A: Multiple users report odd gauge readings after installation. A verified Amazon buyer said new cyan and yellow cartridges were “showing only 25% full after installation and rebooting.” Another review also described a new black cartridge reading around “1/4%.” The feedback doesn’t confirm underfilling—just inconsistent reporting.
Q: Is OEM Brother ink better than compatible cartridges?
A: Many users strongly prefer OEM for consistency. A Best Buy reviewer wrote, “i’ve tried non oem… and i always find myself coming back to the original,” citing “longevity and quality.” Birdeye feedback echoes this: switching back to genuine ink “bring the printer back to new quality.”
Q: Are clogs a real problem with LC103?
A: They’re not the dominant story, but they appear in a few serious reports. One Birdeye reviewer said cartridges “caused clogs and total blockage… within a few pages.” Meanwhile, other long-term users report the opposite, saying genuine ink “never dries out” even after months of non-use.

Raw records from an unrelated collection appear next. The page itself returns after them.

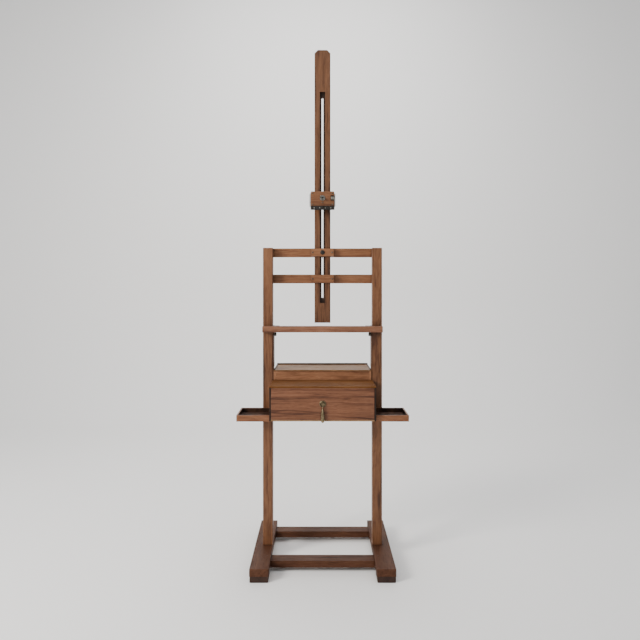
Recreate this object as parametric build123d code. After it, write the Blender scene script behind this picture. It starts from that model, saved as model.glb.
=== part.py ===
"""Studio box easel in oak: an H-frame on two runner feet, with a sliding picture ledge, a slotted
mast with a sliding canvas clamp, a paint box with a drawer and a hinged lid, and two side trays.

Millimetres. X runs to the right, Y to the back and Z up. The origin is on the floor, in the
middle of the rectangle that the feet stand on. The right-hand piece of each pair is modelled,
and the left-hand one is its mirror image.
"""

from build123d import *
import os

# ---------------------------------------------------------------- driving dimensions
# Feet and stretchers
foot_length = 568.0
foot_width = 80.0
foot_beam_height = 32.0
pad_height = 25.0
pad_length = 80.0
pad_inset = 1.5
pad_corner = 4.0
stretcher_depth = 65.0
stretcher_height = 29.0
stretcher_bottom = 18.0  # from the floor
front_stretcher_setback = 106.0  # from the front end of the feet
rear_stretcher_setback = 59.0  # from the rear end of the feet
stretcher_tenon_depth = 45.0
stretcher_tenon_height = 13.0
stretcher_tenon_length = 32.0

# Posts and the rails that join them
post_gap = 450.0  # clear width between the posts
post_width = 44.0
post_depth = 45.0
post_top = 1400.0
post_setback = 253.0  # from the front end of the feet
post_inset = 1.0  # from the inner side of the foot
post_tenon_width = 18.0
post_tenon_depth = 32.0
post_tenon_length = 24.0
rail_height = 40.0
rail_thickness = 20.0
rail_spacing = 120.0  # from the top of one rail to the top of the other
peg_radius = 4.0

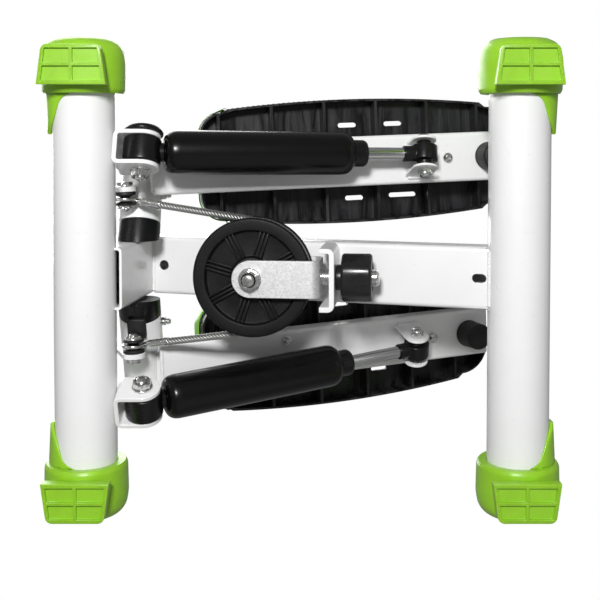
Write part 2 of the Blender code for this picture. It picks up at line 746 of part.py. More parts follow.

Q: Should I buy XL (LC103) or standard yield (LC101)?
A: Users who print a lot tend to recommend XL for fewer replacements. Best Buy reviewers highlight that XL can be “worth the extra money” and cite “600 pages” vs “300 pages” for standard. If you print rarely, some buyers focus more on avoiding overbuying and potential expiry.
Final Verdict
Buy Brother LC103 Ink Cartridge if you’re a student, parent, or home-office user who values predictable print quality and wants to avoid the “off-brand ink nightmare.” Avoid if you can’t tolerate ink-level gauge weirdness or if you’re shopping from listings that raise counterfeit concerns.
Pro tip from the community: go XL if you print heavily—“more pages for your buck”—and take advantage of retailer pricing programs, since multiple Best Buy reviewers mention better deals via rewards discounts.